At 9,000 feet, the nights are cold. I get sense of what a frozen rock this planet would be without the daily infusion of sunlight, because as soon as the sun goes down, the temperature drops to below freezing fairly quickly. I wake up to the dampness on the sleeping bag from breath frozen into an intricately patterned, flaky crust of ice. To avoid having to thaw out the solid sheet of ice on my tarp in the mornings, if the weather is clear I find a little spot under some trees and sleep without pitching the tarp at all. In the morning, I wake up, shake the earwigs out of my shoes, and brush the pineneedles from my hat.

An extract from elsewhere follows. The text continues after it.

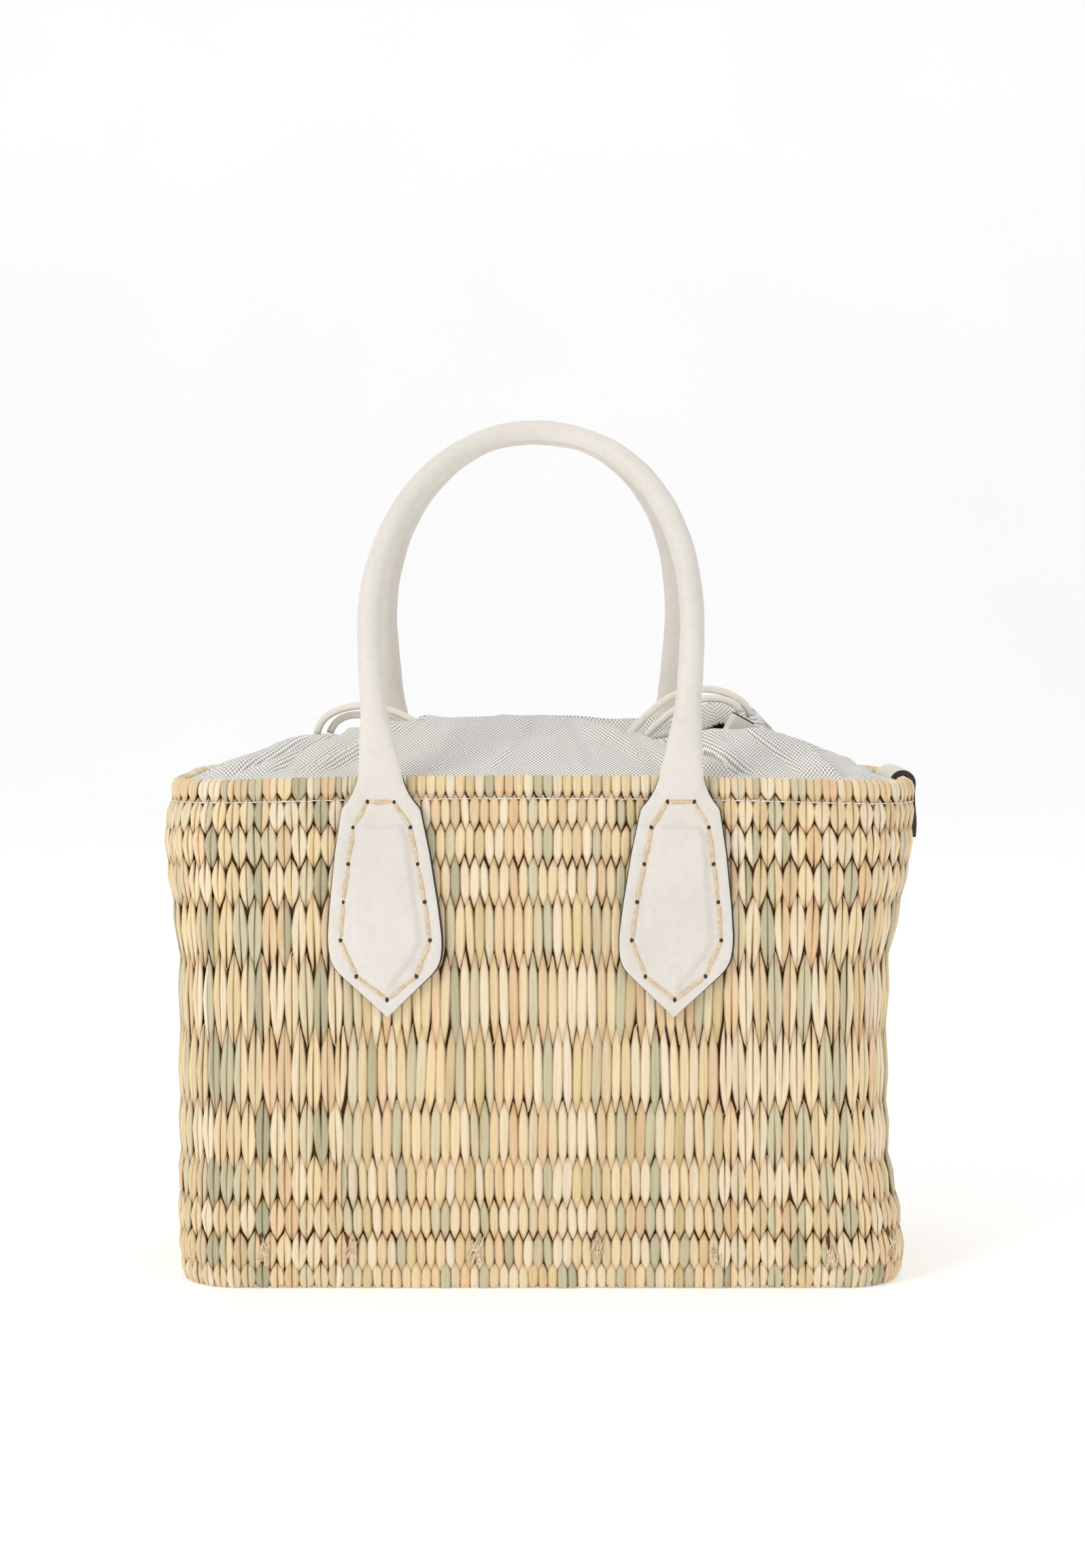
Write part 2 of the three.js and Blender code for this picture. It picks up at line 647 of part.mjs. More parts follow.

I am now in Pinedale, which is a great cowboy town. What I mean by this is people have spurs attached to the heels of their boots. They wear cowboy hats. They deal with cows. The town has everything I need before I get ready to ride through the Great Basin Desert, which is a part of the Continental Divide, though less straightforward. It’s a big basin where the waters drain to nowhere, simply evaporating out of the temporary, alkiline lakes they form. Never having been there myself, I can’t say, but I hear these things about this stretch: no water, fierce headwinds, desolate and empty. For the next four days I’ll roughly trace this difficult part of the Oregon Trail (or the Mormom Trail, or the Pony Express, or whathaveyou), though statistcally speaking, my odds of making it are much much higher.

Speaking of cows, I dreamed about cows last night. I dreamed that my good friend Rob and I were on some kind of a trip, perhaps on bicycle but perhaps not, and we decided to stop travelling, buy a herd of cows, and graze them on the piece of public land we stopped on. A weatherworn man in a cowboy hat showed us the long, angular wooden fenceline climbing into the forrested hillside that would keep our cows in. “You’ll just have to figure out how to get them cows over that cattle guard,” he said, and gestured to the iron bars laid across the road. I tell you this so you’ll understand how thoroughly I’m in a world of mountains, cows, fences, and cattleguards.

Lolita, barb wire fence, and the Wind River mountains in the distance.

The weather, while cold at night, is sunny and dry during the day. What a great relief to me. As I am about to head into desert, I don’t expect more rain for a little while. This is good, since I can now work on my tan. Until Rawlins, my dear co-conspirators!